The average asking price in Southland has decreased slightly, dropping by 0.8% to $519,100. This local trend aligns with a national decline, where average asking prices fell by 2.3%, reaching $848,548. This price drop may ease the pressure on buyers but suggests a potentially competitive market for sellers, who might need to adjust their expectations.

New property listings in Southland have surged by 36.9% compared to last year, with 178 new properties entering the market.

This increase, part of a broader national trend, marks a significant break from a seven-year pattern of lower July listings. Factors such as economic changes and adjustments to the bright-line test, which encourages quicker property sales, may contribute to this surge.

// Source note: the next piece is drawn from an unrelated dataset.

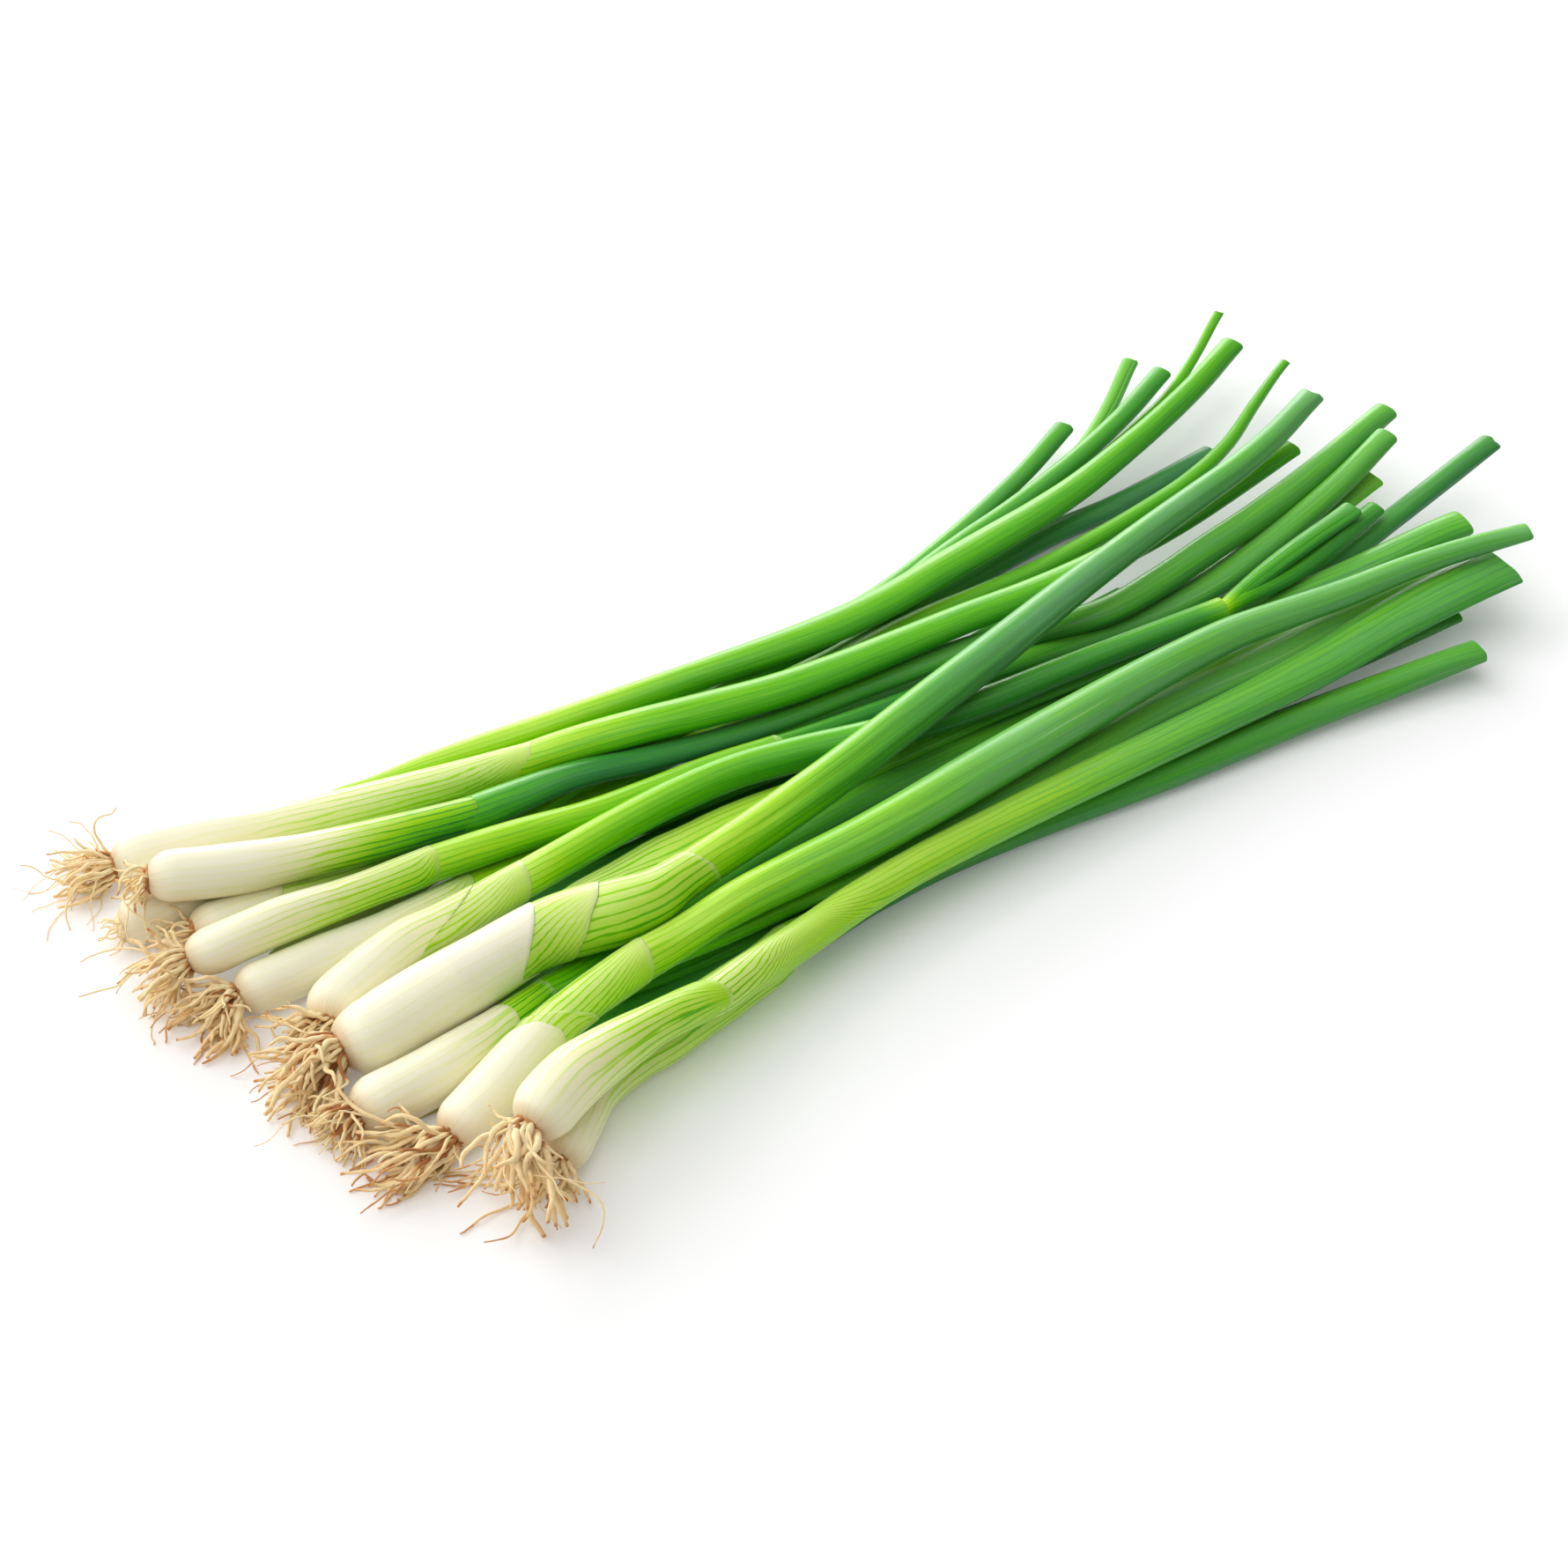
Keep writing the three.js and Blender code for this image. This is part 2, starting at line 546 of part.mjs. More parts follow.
// A tuft: the small brown root plate at the foot of the bulb, and the roots that grow from it.
function tuftGeometry(plate, { heading, reach }, seed, pieces, taken) {
  const { outward, foot, half, centre } = plate;
  const random = seededRandom(seed);
  const turned = outward.clone().applyAxisAngle(up, degToRad(-heading));
  const side = new THREE.Vector3().crossVectors(up, outward).normalize();
  const rise = new THREE.Vector3().crossVectors(outward, side);
  const others = taken.filter(({ owner }) => owner !== seed);
  const isFree = (p) => others.every((o) => o.point.distanceTo(p) > o.radius + rootRadius + airGap);
  const isOut = (p) => p.clone().sub(foot).dot(outward) > rootRadius + jointGap;
  const solids = [asManifold(plateGeometry(plate))];
  for (let i = 0; i < rootsPerTuft; i += 1) {
    const tilt = Math.acos(lerp(0.98, 0.22, (i + 0.5) / rootsPerTuft));
    const around = i * goldenAngle;
    const direction = outward.clone().multiplyScalar(Math.cos(tilt))
      .addScaledVector(side, Math.sin(tilt) * Math.cos(around))
      .addScaledVector(rise, Math.sin(tilt) * Math.sin(around));
    const start = centre.clone().addScaledVector(direction, 0.45 * half);
    for (let tries = 0; tries < rootTries; tries += 1) {
      const length = reach * lerp(1.05, 0.4, tries / rootTries) * lerp(0.75, 1.1, random());
      const points = drawRoot(random, start, direction, outward, turned, length);
      const along = pointsAlong(points);
      const past = along.filter((p) => p.distanceTo(centre) > half + 1);
      if (!along.every(isFree) || !along.every(isOut)) continue;
      if (!past.every((p) => isClearOfPieces(p, pieces))) continue;
      taken.push(...along.map((point) => ({ owner: seed, point, radius: 1.5 * rootRadius })));
      solids.push(asManifold(rootGeometry(points)));
      break;
    }
  }
  return fromManifold(wasm.Manifold.union(solids));
}

// The section that a leaf starts with, and how far above the middle of its parent's end it starts.
// Leaves that grow out of one end lie on top of one another there and share its height.
function collarShare(parent, leaves, letter) {
  const source = (leaf) => (leaf.beside ? null : leaf.from || "stalk");
  const siblings = Object.keys(leaves).filter((other) => source(leaves[other]) === source(leaves[letter]));
  const [half, height] = parent.section(parent.length, parent.length);
  const order = siblings.indexOf(letter);
  if (siblings.length === 1) return { start: [wholeShare * half, wholeShare * height], lift: 0 };
  const share = height / siblings.length;
  return { start: [sharedWidth * half, share - 0.5 * airGap], lift: height - share * (2 * order + 1) };
}

const onionName = (number) => `onion_${String(number + 1).padStart(2, "0")}`;

// Every stalk and leaf, with the start of each leaf pressed into its share of the collar.
function makePieces() {
  const pieces = [];
  onions.forEach((onion, number) => {
    const base = onionName(number);
    const stalk = makePiece(`${base}_stalk`, "stalk", onion.route, stalkSection(onion), null);
    pieces.push(stalk);
    const grown = { stalk };
    for (const [letter, leaf] of Object.entries(onion.leaves)) {
      const parent = leaf.beside ? null : grown[leaf.from || "stalk"];
      const { start, lift } = parent ? collarShare(parent, onion.leaves, letter) : freeStart;
      const foot = parent ? parent.samples[parent.samples.length - 1] : null;
      const route = foot ? [[foot.x, foot.y, foot.z + lift], ...leaf.route] : leaf.route;
      const section = leafSection(leaf, start);
      const piece = makePiece(`${base}_leaf_${letter}`, "leaf", route, section, parent);
      piece.isCut = !Object.values(onion.leaves).some((other) => other.from === letter);
      grown[letter] = piece;
      pieces.push(piece);
    }
  });
  return pieces;
}

function makeMesh(name, kind, geometry) {
  const mesh = new THREE.Mesh(geometry, new THREE.MeshStandardMaterial(colours[kind]));
  mesh.name = name;
  return mesh;
}

const bunch = new THREE.Group();
bunch.name = "spring_onion_bunch";
const pieces = makePieces();
settle(pieces);
for (const piece of pieces) {
  const geometry = piece.kind === "stalk" ? stalkGeometry(piece) : leafGeometry(piece);
  bunch.add(makeMesh(piece.name, piece.kind, geometry));
}
const plates = pieces.filter(({ kind }) => kind === "stalk").map(makePlate);
const taken = plates.map(({ centre, half }, owner) => ({ owner, point: centre, radius: half }));
onions.forEach(({ roots }, number) => {
  const geometry = tuftGeometry(plates[number], roots, number, pieces, taken);
  bunch.add(makeMesh(`${onionName(number)}_roots`, "roots", geometry));
});

// The origin is the middle of the bunch's box, on the table.
const box = new THREE.Box3().setFromObject(bunch);
const centre = box.getCenter(new THREE.Vector3());
bunch.position.set(-centre.x, -centre.y, -box.min.z);

export default bunch;
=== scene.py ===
import math
import random

import bmesh
import bpy
import numpy as np
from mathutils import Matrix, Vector, noise


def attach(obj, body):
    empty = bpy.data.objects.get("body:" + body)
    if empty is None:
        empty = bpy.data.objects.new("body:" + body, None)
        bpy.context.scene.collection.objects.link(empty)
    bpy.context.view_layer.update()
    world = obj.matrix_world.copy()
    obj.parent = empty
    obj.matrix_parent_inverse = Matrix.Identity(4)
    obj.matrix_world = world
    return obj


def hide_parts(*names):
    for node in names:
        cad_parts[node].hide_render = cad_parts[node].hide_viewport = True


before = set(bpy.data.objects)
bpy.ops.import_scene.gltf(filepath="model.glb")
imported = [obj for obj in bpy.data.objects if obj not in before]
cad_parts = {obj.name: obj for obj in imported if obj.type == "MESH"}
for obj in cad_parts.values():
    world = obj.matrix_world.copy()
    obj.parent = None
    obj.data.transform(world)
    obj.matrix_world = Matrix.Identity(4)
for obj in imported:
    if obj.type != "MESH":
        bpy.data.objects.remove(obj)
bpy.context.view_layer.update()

mm = 0.001
upward = Vector((0, 0, 1))

# Camera
cameraValues = {
    "azimuth": -35, "elevation": 42, "lens": 85, "sensor": 36,
    "distance": 0.8406, "target": (-0.0297, -0.0077, 0.014), "clip": (0.05, 20),
}


def setCamera(values):
    turn, rise = math.radians(values["azimuth"]), math.radians(values["elevation"])
    back = Vector((math.sin(turn) * math.cos(rise), -math.cos(turn) * math.cos(rise), math.sin(rise)))
    data = bpy.data.cameras.new("camera")
    data.lens, data.sensor_width = values["lens"], values["sensor"]
    data.clip_start, data.clip_end = values["clip"]
    camera = bpy.data.objects.new("camera", data)
    camera.location = Vector(values["target"]) + back * values["distance"]
    camera.rotation_mode = "QUATERNION"
    camera.rotation_quaternion = (-back).to_track_quat("-Z", "Y")
    bpy.context.collection.objects.link(camera)
    bpy.context.scene.camera = camera


setCamera(cameraValues)
print("camera set")


# Routes, read off the CAD tubes

# lengths in millimetres
routeValues = {
    "glance": 1.5,  # how far before and after a place its way is measured
    "flatEnd": 0.2,  # a flat end's pole lies nearer to its ring than this
    "stretch": 26, "eased": (0, 5, 10, 15, 20),  # where a leaf eases out of its sheath
    "hidden": [(8, 0.6), (3, 0.8), (0, 0.9)],  # its start in there: farther down, share of the girth
    "drawnOut": [(1, 0.8), (0.5, 0.95)], "slope": 0.15,  # share of the way back, share of the girth
}


class Route:
    # the centre line of a tube with its half width and half height, by distance in millimetres
    def __init__(self, distance, knots):
        self.distance, self.knots = np.array(distance, float), np.array(knots, float)
        self.slopes = np.gradient(self.knots, self.distance, axis=0)
        # no overshoot in the widths, which change fast near the ends
        rates = np.diff(self.knots[:, 3:], axis=0) / np.diff(self.distance)[:, None]
        before, after = np.vstack([rates[:1], rates]), np.vstack([rates, rates[-1:]])
        calm = np.where(before * after > 0, 2 * before * after / (before + after + 1e-12), 0)
        self.slopes[:, 3:] = calm
        self.length = self.distance[-1]

    def read(self, s):
        s = np.clip(s, self.distance[0], self.distance[-1])
        i = np.clip(np.searchsorted(self.distance, s) - 1, 0, len(self.distance) - 2)
        gap = self.distance[i + 1] - self.distance[i]
        t = ((s - self.distance[i]) / gap)[:, None]
        gap = gap[:, None]
        low, high = self.knots[i], self.knots[i + 1]
        return (
            (2 * t**3 - 3 * t**2 + 1) * low + (t**3 - 2 * t**2 + t) * gap * self.slopes[i]
            + (3 * t**2 - 2 * t**3) * high + (t**3 - t**2) * gap * self.slopes[i + 1]
        )

    def axes(self, s):
        s = np.clip(s, self.distance[0], self.distance[-1])
        glance = routeValues["glance"]
        ahead = self.read(s + glance)[:, :3] - self.read(s - glance)[:, :3]
        ahead /= np.linalg.norm(ahead, axis=1)[:, None]
        side = np.cross([0, 0, 1], ahead)
        side /= np.linalg.norm(side, axis=1)[:, None]
        return ahead, side, np.cross(ahead, side)


def readRings(node):
    # the rings of a CAD tube, from its end nearer the roots
    bm = bmesh.new()
    bm.from_mesh(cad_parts[node].data)
    bmesh.ops.remove_doubles(bm, verts=bm.verts, dist=1e-5)
    poles = [v for v in bm.verts if len(v.link_edges) >= 8]
    layer = [min(poles, key=lambda v: v.co.x)]
    seen, rings = set(layer), []
    while layer:
        rings.append(np.array([v.co[:] for v in layer]) / mm)
        layer = list({e.other_vert(v) for v in layer for e in v.link_edges} - seen)
        seen.update(layer)
    bm.free()
    return rings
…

The rate of sale, which measures how quickly current listings are selling, is steady at 26 weeks in Southland. This indicates a balanced market where properties are not moving too quickly or too slowly. Despite the increased inventory, sellers may face more competition, necessitating flexibility during negotiations.

As winter sets in, the market exhibits its typical seasonal slowdown, yet activity remains stable. Jacqui van Dam from Bayleys Southland Real Estate notes a positive trend with the return of first homebuyers, indicating renewed interest. Additionally, multiple offer situations are still occurring, especially in the business property sector, which is seeing a rise in listings, particularly above the $400,000 mark. This trend highlights increased opportunities for investors, with properties often aimed at this demographic, investors are cashing in on their investments along with investors purchasing.